First used in relation to South Africa’s racist segregation against non-white citizens, apartheid – which is Afrikaans for “apartness” – is a crime against humanity under international law.
Under the 1998 Rome statute that established the international criminal court (ICC), apartheid is defined as an “institutionalised regime of systematic oppression and domination by one racial group over any other” with the intent of “maintaining that regime”. Persecution, which is also a crime against humanity, is defined as “the intentional and severe deprivation of fundamental rights” of a group of people.
Human Rights Watch said that inside Israel – where about a fifth of the 9 million citizens are Palestinians – and in the occupied territories, authorities had sought to maximise the land available for Jewish communities and concentrate most Palestinians in dense population centres.
“The authorities have adopted policies to mitigate what they have openly described as a demographic ‘threat’ from Palestinians,” it said, referencing concerns expressed by Israeli politicians that a majority Palestinian population would endanger the Jewish state. “In Jerusalem, for example, the government’s plan for the municipality … sets the goal of ‘maintaining a solid Jewish majority in the city’ and even specifies the demographic ratios it hopes to maintain.”
It said Israeli authorities “systematically discriminate against Palestinians”. This was most extreme in the occupied territories, it said, including the West Bank, which Israel captured in the six-day war in 1967. Several hundred thousand Israeli settlers now live there as citizens while about 2.7 million Palestinians are not and live under military rule.
Human Rights Watch’s executive director, Kenneth Roth, said this was not simply “an abusive occupation”. “These policies, which grant Jewish Israelis the same rights and privileges wherever they live and discriminate against Palestinians to varying degrees wherever they live, reflect a policy to privilege one people at the expense of another,” Roth said.
When similar allegations have been raised in the past, Israel has taken particular offence to the claim it discriminates against Palestinian citizens of the country, also known as Arab Israelis. It cites equal rights laws and the fact that Arabs are represented in government and the judicial system.
Regarding the occupied West Bank, Israel points to agreements signed in the 1990s that afforded Palestinians limited self-rule there. However, Human Rights Watch says the Israeli government still “retains primary control over many aspects” of their lives, including borders, natural resources and movement of people and goods.
Meanwhile, about 2 million Palestinians live under a strict blockade in Gaza. Israeli forces pulled out of Gaza in 2005 but still maintain control of its borders, sea and airspace.
The report follows similar findings by Israeli rights bodies, including a January announcement by B’Tselem that claimed the country was not a democracy but an “apartheid regime”. One other domestic group, Yesh Din, published a legal opinion last summer in which it argued that apartheid was being committed, but limited its findings to the West Bank. Israel strongly rejected those claims.

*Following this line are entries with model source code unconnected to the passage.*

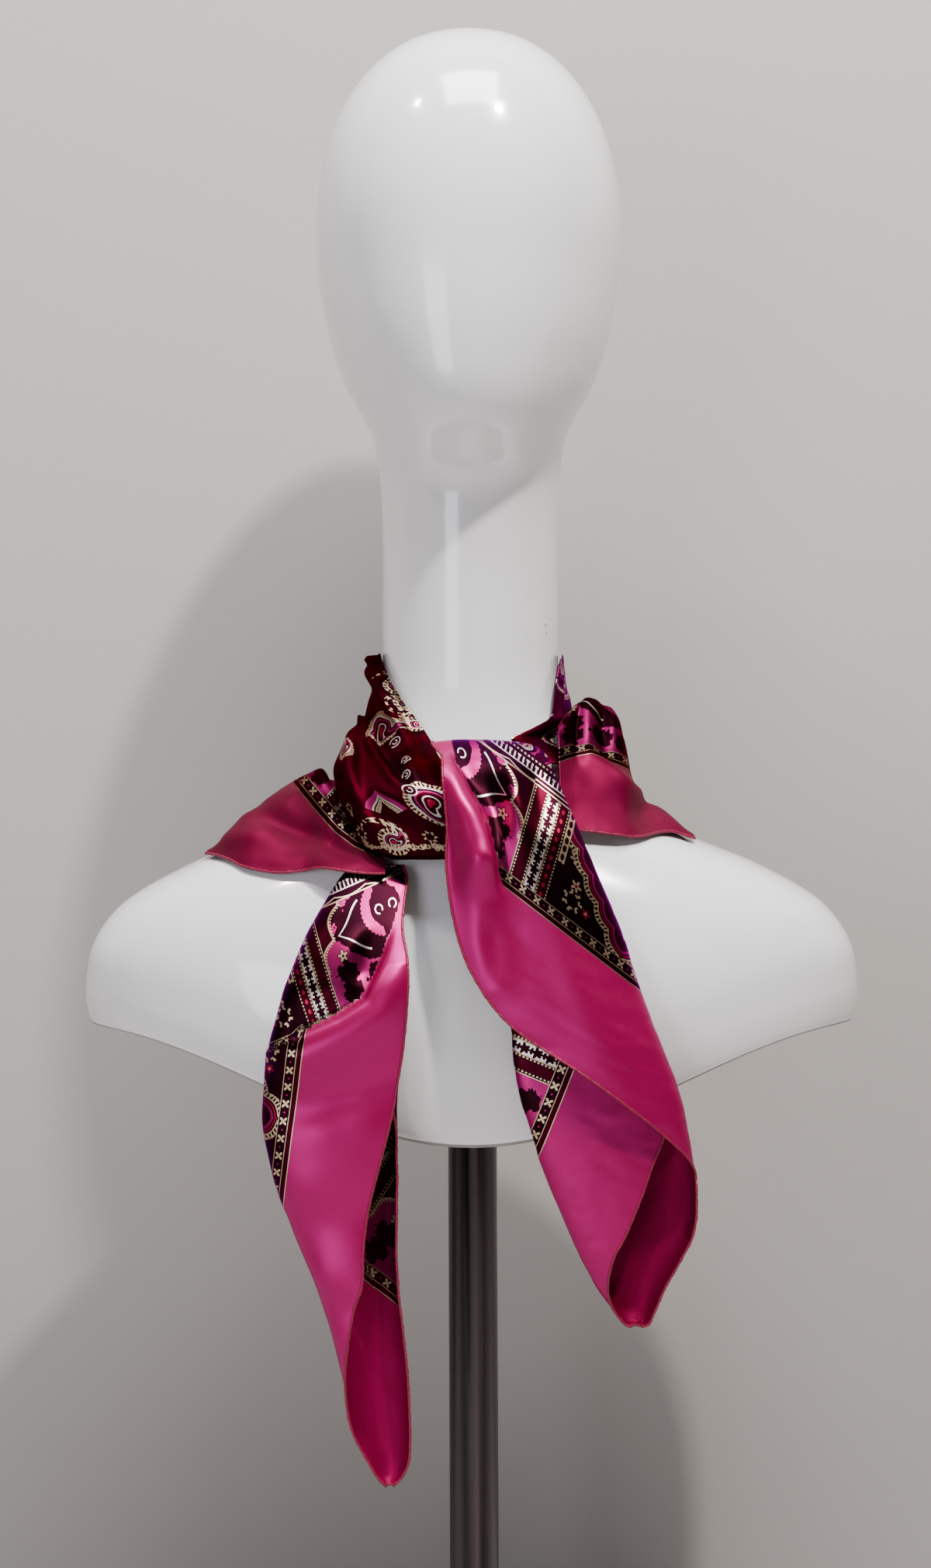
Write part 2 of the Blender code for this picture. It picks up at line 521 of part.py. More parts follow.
def main():
    clear_scene()
    group = new_collection("satin_scarf_on_bust")
    steel = finish("brushed_steel", (0.06, 0.06, 0.065), 0.35, metallic=1.0)
    gloss = finish("bust_gloss_white", (0.76, 0.78, 0.80), 0.12, coat=0.6)
    stand_base(group, steel)
    stand_pole(group, steel)
    satin = finish("printed_satin", (0.42, 0.03, 0.13), 0.35, sheen=0.3)
    bust(group, gloss)
    scarf(group, satin)


main()
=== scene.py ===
import math
from functools import partialmethod

import bpy
import numpy as np
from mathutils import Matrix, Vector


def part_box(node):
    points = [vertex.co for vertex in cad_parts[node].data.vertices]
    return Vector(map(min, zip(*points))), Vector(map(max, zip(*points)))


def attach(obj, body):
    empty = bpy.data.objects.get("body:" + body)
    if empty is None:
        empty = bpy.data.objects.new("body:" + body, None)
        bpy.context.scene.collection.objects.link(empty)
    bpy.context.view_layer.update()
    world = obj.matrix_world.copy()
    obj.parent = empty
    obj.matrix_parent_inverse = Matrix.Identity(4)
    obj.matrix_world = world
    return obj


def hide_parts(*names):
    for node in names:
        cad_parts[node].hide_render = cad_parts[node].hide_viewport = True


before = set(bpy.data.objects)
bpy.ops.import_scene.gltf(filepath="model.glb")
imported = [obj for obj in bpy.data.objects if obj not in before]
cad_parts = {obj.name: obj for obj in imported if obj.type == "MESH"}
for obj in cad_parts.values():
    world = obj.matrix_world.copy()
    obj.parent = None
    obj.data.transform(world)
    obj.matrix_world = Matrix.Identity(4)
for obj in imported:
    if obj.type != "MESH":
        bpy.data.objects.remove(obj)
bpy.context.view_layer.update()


# ---------------------------------------------------------------- camera and light
# A level camera straight in front of the bust, as in the photograph: the picture is 1200 by 2020, and
# 0.405 mm of the plane through the pole shows as one pixel. A small lamp hangs high on the right and a
# weaker one on the left, with a soft skylight above, a window low on the left and a fill behind the bust.
CAMERA_PLACE = (-0.0028, -1.35, 0.51)
CAMERA_ROLL = 0.0045
METRES_PER_PIXEL = 0.000405
PICTURE_HEIGHT = 2020
SENSOR = 36.0

camera_data = bpy.data.cameras.new("camera")
camera_data.sensor_width = SENSOR
camera_data.lens = SENSOR * -CAMERA_PLACE[1] / (METRES_PER_PIXEL * PICTURE_HEIGHT)
camera = bpy.data.objects.new("camera", camera_data)
camera.location = CAMERA_PLACE
camera.rotation_euler = (math.pi / 2, CAMERA_ROLL, 0)
bpy.context.scene.collection.objects.link(camera)
bpy.context.scene.camera = camera


def area_light(name, place, aim, size, watts, color):
    data = bpy.data.lights.new(name, "AREA")
    data.shape = "RECTANGLE"
    data.size, data.size_y = size
    data.energy = watts
    data.color = color
    lamp = bpy.data.objects.new(name, data)
    lamp.location = place
    run = np.array(aim, float) - np.array(place, float)
    flat = math.hypot(run[0], run[1])
    lamp.rotation_euler = (math.atan2(flat, -run[2]), 0, math.atan2(run[1], run[0]) - math.pi / 2)
    bpy.context.scene.collection.objects.link(lamp)
    return lamp


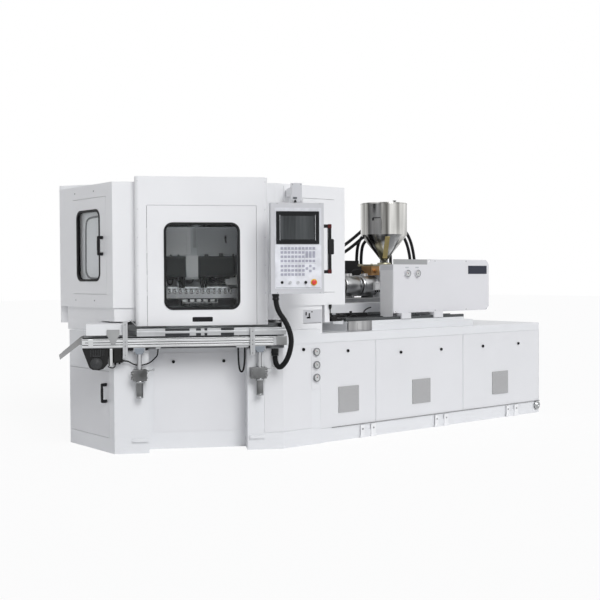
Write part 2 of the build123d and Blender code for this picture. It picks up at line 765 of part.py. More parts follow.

A shift in perception towards apartheid is part of a movement led by activists that gained momentum following Israeli annexation threats they claim prove the occupation is permanent, as well as laws that enshrine extra political rights for Jews over Arabs, two developments that Human Rights Watch cited in its report.
It called on the ICC prosecutor to “investigate and prosecute those credibly implicated” and called for sanctions including travel bans and asset freezes on responsible officials, without naming them.
Last year the same rights group found that abuses by the Myanmar government against Rohingya Muslims also amounted to the crimes of apartheid and persecution.